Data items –
-- begin --

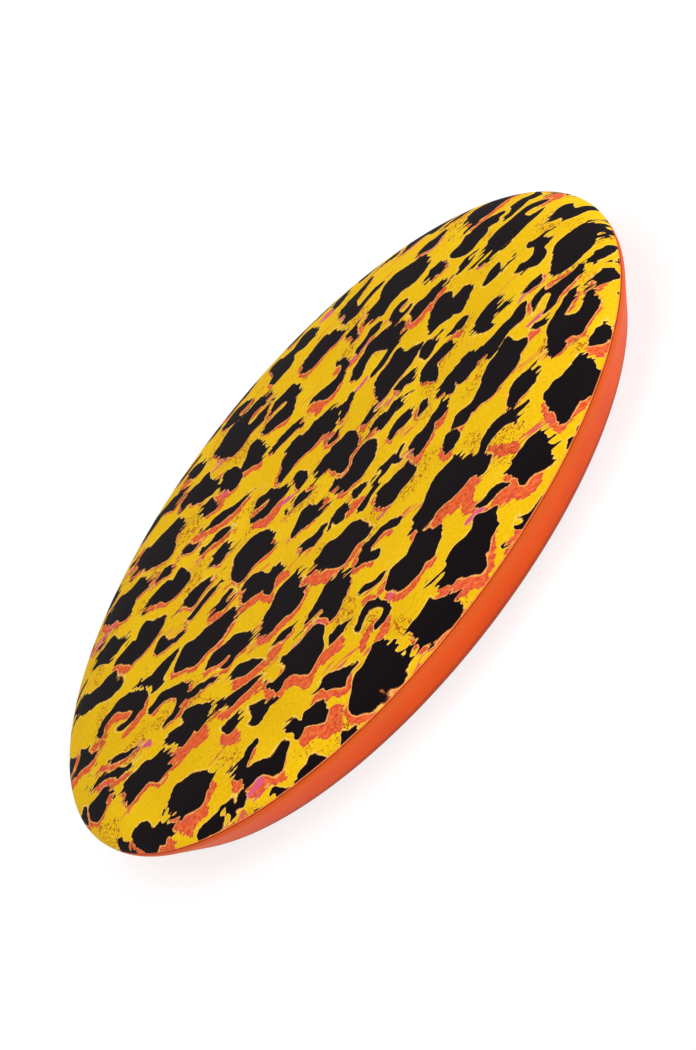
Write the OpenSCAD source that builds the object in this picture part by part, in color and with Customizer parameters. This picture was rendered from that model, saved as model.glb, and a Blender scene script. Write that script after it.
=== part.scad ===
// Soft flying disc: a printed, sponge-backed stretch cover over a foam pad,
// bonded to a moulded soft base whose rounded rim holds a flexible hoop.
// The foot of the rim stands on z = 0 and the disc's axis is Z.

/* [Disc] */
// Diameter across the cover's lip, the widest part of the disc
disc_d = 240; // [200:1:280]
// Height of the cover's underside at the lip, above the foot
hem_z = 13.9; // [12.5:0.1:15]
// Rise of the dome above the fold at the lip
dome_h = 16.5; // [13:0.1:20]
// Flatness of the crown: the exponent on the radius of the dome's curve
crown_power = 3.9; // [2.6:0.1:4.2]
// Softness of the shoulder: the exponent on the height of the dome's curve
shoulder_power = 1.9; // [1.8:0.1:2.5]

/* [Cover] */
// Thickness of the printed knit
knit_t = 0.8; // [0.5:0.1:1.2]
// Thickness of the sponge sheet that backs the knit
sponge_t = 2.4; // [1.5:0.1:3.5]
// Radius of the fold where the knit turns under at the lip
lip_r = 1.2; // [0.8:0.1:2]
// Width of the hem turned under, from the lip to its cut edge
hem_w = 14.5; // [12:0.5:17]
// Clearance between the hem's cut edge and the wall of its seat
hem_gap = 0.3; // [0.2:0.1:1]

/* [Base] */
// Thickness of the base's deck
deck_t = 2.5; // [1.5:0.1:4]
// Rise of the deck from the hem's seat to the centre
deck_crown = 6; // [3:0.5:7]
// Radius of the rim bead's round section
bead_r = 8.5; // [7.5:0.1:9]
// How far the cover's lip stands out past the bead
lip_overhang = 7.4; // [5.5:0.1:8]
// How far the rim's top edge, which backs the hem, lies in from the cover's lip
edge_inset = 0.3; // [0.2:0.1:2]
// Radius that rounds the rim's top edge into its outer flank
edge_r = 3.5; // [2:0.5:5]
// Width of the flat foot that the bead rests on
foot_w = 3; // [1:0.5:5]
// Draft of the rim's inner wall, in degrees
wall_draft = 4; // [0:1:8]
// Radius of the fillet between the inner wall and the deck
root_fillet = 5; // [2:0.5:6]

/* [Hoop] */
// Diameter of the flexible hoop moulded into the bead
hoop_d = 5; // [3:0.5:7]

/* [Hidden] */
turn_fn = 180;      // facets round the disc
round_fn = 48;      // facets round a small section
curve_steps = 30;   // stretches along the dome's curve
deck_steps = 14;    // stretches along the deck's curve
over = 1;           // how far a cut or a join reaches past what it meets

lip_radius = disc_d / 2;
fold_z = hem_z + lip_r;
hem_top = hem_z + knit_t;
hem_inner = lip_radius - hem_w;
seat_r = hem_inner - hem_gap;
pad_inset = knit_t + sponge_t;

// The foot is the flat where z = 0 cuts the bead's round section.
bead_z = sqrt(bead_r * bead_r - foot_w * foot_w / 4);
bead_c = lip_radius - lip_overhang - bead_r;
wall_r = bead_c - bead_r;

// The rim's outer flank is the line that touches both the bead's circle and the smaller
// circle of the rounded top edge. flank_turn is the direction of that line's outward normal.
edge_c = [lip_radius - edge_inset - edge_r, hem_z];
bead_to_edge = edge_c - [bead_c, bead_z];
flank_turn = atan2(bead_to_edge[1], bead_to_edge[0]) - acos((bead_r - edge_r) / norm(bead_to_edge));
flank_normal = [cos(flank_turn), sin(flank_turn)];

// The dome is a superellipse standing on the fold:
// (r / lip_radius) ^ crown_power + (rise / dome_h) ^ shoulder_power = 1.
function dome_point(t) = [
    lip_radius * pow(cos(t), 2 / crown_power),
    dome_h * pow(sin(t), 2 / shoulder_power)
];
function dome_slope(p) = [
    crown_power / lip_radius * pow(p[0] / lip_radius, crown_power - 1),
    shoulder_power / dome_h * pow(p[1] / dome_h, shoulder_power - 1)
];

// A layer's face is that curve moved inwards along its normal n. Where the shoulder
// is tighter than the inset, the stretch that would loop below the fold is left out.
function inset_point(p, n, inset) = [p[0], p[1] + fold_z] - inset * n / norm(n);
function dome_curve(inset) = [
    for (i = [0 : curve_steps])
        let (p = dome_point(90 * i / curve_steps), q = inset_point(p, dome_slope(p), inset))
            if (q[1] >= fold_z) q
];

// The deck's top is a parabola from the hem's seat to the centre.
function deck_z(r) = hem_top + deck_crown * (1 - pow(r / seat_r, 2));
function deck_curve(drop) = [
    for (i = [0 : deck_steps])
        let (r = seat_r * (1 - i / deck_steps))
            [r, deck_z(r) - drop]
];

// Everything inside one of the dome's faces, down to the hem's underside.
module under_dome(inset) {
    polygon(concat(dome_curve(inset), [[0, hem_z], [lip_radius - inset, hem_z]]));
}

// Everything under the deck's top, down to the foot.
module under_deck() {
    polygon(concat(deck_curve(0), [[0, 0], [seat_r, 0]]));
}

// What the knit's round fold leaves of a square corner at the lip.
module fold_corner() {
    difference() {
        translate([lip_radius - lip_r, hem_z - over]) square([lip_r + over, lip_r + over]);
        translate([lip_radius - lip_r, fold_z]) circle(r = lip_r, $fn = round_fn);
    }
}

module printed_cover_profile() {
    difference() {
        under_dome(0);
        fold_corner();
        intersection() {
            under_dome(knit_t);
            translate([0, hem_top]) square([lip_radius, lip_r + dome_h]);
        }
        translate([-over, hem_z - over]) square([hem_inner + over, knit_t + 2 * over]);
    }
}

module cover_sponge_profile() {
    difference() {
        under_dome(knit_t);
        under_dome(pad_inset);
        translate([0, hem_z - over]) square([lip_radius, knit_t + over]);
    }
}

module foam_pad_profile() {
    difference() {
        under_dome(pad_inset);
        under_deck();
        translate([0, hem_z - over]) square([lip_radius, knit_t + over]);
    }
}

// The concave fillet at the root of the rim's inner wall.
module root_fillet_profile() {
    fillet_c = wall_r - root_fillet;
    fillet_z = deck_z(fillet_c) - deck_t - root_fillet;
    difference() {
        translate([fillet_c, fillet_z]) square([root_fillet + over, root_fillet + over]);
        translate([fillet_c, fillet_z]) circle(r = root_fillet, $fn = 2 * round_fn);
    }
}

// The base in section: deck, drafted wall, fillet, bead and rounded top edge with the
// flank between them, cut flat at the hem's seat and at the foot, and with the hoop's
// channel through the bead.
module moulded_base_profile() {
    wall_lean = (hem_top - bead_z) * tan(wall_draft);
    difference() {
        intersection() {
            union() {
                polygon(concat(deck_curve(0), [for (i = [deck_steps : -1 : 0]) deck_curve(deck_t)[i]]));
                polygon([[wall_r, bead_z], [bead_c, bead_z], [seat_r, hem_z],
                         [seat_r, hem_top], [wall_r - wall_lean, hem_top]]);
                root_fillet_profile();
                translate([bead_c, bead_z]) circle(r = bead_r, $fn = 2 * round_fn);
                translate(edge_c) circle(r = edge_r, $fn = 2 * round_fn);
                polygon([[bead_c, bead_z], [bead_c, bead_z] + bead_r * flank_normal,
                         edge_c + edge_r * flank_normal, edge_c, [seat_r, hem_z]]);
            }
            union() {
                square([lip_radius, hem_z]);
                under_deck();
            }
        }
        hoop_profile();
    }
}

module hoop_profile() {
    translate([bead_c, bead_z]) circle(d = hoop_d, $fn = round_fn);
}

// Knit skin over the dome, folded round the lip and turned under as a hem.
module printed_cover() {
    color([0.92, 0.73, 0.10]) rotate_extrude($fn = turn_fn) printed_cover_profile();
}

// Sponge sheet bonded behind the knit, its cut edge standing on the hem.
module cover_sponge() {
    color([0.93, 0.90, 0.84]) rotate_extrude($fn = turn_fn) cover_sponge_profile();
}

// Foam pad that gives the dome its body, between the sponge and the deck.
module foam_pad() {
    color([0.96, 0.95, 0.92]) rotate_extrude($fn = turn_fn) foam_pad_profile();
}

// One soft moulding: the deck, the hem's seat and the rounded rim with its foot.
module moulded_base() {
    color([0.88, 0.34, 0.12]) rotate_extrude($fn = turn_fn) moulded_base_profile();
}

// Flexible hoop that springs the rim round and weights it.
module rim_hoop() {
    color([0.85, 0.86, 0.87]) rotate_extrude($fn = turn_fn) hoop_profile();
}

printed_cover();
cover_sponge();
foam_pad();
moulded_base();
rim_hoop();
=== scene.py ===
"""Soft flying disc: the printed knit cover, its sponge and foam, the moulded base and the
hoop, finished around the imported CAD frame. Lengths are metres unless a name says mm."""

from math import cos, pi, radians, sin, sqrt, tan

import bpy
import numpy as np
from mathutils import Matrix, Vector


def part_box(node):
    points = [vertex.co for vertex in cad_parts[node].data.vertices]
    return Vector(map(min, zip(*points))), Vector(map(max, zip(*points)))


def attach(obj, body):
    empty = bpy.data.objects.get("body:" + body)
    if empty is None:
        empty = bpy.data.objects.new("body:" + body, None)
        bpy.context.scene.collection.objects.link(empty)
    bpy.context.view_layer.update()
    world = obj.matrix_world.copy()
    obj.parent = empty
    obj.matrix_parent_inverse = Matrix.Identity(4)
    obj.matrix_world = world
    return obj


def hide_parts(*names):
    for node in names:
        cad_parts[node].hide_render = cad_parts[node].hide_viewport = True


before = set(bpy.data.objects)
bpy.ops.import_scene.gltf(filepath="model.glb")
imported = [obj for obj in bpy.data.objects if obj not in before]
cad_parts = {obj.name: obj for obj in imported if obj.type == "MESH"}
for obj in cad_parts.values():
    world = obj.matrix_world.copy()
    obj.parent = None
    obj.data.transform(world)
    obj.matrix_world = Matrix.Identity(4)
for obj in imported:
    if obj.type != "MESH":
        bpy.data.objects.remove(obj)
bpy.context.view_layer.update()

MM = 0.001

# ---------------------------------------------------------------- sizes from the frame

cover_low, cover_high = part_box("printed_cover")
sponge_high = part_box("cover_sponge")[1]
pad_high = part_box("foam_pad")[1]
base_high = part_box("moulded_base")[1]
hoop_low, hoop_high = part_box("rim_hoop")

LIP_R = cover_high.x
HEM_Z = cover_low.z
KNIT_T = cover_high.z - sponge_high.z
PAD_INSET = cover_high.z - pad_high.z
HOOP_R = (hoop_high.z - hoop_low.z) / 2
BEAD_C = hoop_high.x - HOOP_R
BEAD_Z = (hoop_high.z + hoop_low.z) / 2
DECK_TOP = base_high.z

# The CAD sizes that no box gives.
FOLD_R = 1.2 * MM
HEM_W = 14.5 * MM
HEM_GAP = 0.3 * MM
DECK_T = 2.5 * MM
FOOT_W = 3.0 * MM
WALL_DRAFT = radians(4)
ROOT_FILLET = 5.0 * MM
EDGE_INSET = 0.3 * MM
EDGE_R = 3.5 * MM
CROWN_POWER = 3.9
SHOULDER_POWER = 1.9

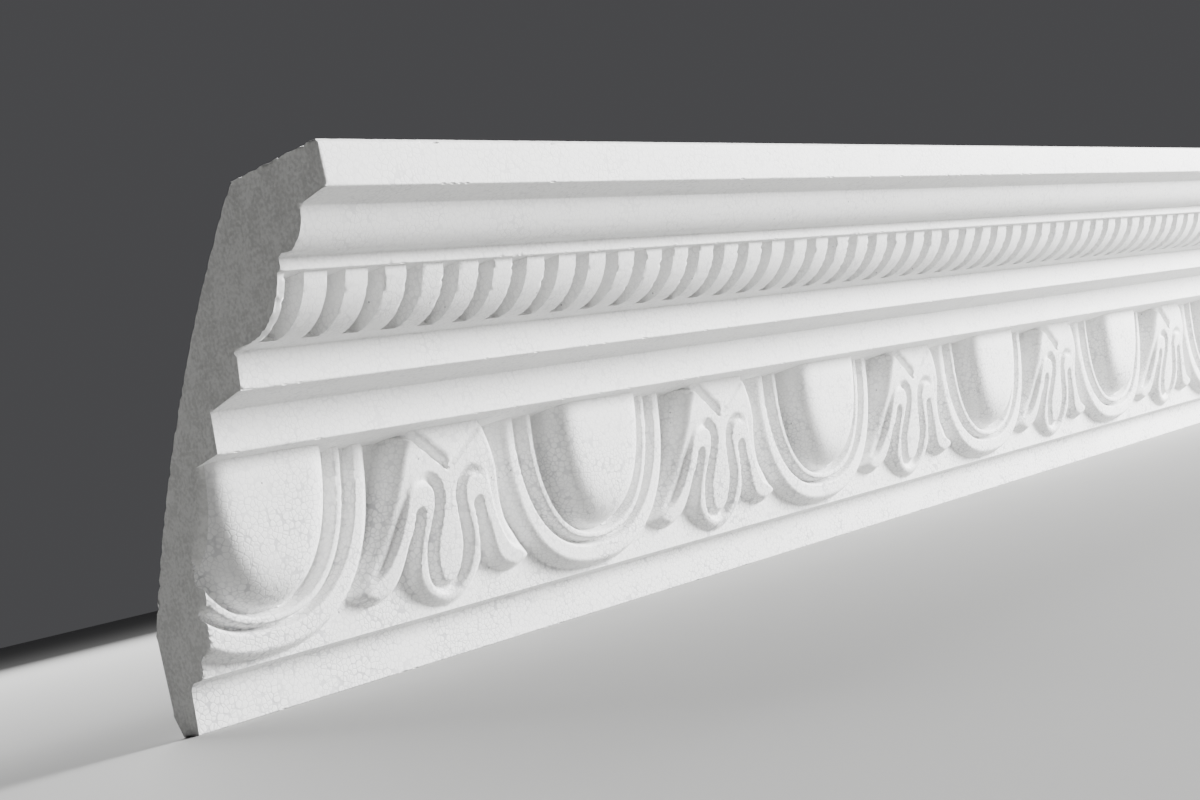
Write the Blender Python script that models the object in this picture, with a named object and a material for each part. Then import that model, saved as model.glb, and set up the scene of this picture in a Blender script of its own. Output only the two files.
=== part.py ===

-- end --

What you need to do – Retype exactly the lines above, from the one with "and weights it." through the one with "if empty is", inclusive.

Answer for the task –
// Flexible hoop that springs the rim round and weights it.
module rim_hoop() {
    color([0.85, 0.86, 0.87]) rotate_extrude($fn = turn_fn) hoop_profile();
}

printed_cover();
cover_sponge();
foam_pad();
moulded_base();
rim_hoop();
=== scene.py ===
"""Soft flying disc: the printed knit cover, its sponge and foam, the moulded base and the
hoop, finished around the imported CAD frame. Lengths are metres unless a name says mm."""

from math import cos, pi, radians, sin, sqrt, tan

import bpy
import numpy as np
from mathutils import Matrix, Vector


def part_box(node):
    points = [vertex.co for vertex in cad_parts[node].data.vertices]
    return Vector(map(min, zip(*points))), Vector(map(max, zip(*points)))


def attach(obj, body):
    empty = bpy.data.objects.get("body:" + body)
    if empty is None:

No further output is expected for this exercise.